Note: this recipe will make about 9-10oz of mushroom jerky…not a lot after picking 4lbs! If you have a second dehydrator, perhaps consider making more, or do another batch after the first batch. I normally do as my family eats it like it’s going out of style.

Mushroom Jerky Brine

  • 2 Cups of Soy Sauce
  • 1 Cup Worcestershire Sauce
  • 1 cup Brown Sugar
  • 2 TBSP Hot Sauce
  • 1 Tbsp of Garlic Powder
  • 1 heaping tsp of Onion Powder
  • 1 heaping teaspoon Ginger Powder


Pick 4-5 lbs. of Late Fall Oysters and clean them the best way you can. Do not worry about washing them in water and getting them water-logged, as they will get waterlogged when you blanch them.

Cleaned Oysters. A mushroom Brush comes in handy for this!

After cleaning them, pick out the thinner ones. If you have a Late Fall Oyster that has a large or thick base, cut that base off (save those thick parts to batter and deep fry for later!). 

You want thinner mushrooms as they will dehydrate more efficiently and give you that jerky-like chew.

Bring a large pot of water to a boil.

As you are waiting for your pot of water to boil, prepare your brine and place brine a 4L container (I find an ice cream bucket works well).

When the water is at a roiling boil, place mushrooms into the boiling water. Once the water starts to boil again, time it for 30 seconds then pull it off the stove. Be careful that the water doesn’t overflow as the water will get quite ‘foamy’. That is normal.

It can get a bit foamy

Strain the mushroom through a colander and rinse mushrooms with cold water.
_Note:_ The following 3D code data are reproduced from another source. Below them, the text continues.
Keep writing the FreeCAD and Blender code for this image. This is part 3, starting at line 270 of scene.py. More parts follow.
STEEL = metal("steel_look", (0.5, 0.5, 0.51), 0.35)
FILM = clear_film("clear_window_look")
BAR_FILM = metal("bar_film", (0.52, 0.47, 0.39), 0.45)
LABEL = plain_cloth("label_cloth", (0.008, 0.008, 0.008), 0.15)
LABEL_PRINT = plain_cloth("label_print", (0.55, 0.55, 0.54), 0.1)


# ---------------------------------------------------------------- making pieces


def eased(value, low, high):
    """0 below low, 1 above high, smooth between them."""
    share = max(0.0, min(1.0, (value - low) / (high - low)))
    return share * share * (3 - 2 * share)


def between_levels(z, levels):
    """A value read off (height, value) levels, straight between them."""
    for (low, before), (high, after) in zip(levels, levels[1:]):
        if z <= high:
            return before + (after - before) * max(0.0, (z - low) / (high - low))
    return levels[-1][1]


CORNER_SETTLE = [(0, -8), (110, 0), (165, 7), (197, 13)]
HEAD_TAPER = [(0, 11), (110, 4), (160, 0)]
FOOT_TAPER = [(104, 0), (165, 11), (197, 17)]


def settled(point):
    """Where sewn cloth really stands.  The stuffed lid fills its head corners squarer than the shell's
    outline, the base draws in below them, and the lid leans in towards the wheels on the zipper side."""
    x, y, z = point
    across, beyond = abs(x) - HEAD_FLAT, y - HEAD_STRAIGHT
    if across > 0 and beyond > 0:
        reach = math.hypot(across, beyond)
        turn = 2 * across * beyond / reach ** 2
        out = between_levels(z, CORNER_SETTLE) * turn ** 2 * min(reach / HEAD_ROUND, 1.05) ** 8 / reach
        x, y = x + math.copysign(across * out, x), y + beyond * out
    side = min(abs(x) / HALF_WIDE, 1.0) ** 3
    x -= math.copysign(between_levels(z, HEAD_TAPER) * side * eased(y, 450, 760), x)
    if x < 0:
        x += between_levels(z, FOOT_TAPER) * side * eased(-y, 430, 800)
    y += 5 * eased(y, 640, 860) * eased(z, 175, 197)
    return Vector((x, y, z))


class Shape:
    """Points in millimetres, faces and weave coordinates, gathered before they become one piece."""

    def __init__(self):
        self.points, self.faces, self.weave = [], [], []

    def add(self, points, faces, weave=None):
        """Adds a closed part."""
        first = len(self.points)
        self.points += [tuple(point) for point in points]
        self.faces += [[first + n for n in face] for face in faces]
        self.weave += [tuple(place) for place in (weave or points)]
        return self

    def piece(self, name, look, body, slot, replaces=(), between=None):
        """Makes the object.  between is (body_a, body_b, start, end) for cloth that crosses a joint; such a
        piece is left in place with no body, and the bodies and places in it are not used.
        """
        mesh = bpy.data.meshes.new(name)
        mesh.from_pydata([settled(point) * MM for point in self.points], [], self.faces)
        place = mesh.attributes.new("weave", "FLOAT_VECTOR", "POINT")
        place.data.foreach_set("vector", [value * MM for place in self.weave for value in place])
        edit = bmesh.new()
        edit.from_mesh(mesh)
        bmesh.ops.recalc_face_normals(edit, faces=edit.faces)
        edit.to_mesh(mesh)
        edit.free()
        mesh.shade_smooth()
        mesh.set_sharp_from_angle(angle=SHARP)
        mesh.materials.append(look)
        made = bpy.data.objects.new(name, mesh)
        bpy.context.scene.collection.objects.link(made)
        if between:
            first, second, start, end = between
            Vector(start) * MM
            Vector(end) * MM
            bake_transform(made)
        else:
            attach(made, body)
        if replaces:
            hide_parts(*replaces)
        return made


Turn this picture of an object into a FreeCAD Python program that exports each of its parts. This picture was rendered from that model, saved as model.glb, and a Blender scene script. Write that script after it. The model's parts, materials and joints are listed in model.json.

Let sit for 10-15 minutes to help drain excess liquid. Shake the colander every few minutes to help release more water.

Place mushroom in brine and let sit 8-10 hours in fridge.

Mushrooms in brine

Strain the mushrooms and place the mushrooms on the dehydrator trays, making sure you leave a bit of room between each mushroom.

Mushrooms on dehydrator trays

Dehydrate your mushroom at 140 degrees until mushrooms have lost all their moisture and are chewy and bendy/pliable. My batches can take anywhere from 12-18 hours.

Dried and finished! Notice that they get somewhat transparent near the edges.

When finished, take your mushroom jerky off your trays, and store them in an airtight container and store in a cool-dry place. I like to add those little moisture wicking silica packs to my containers.

Honestly, your jerky probably won’t last very long, especially if you share with others!

Enjoy the ‘fruiting bodies’ of you labour!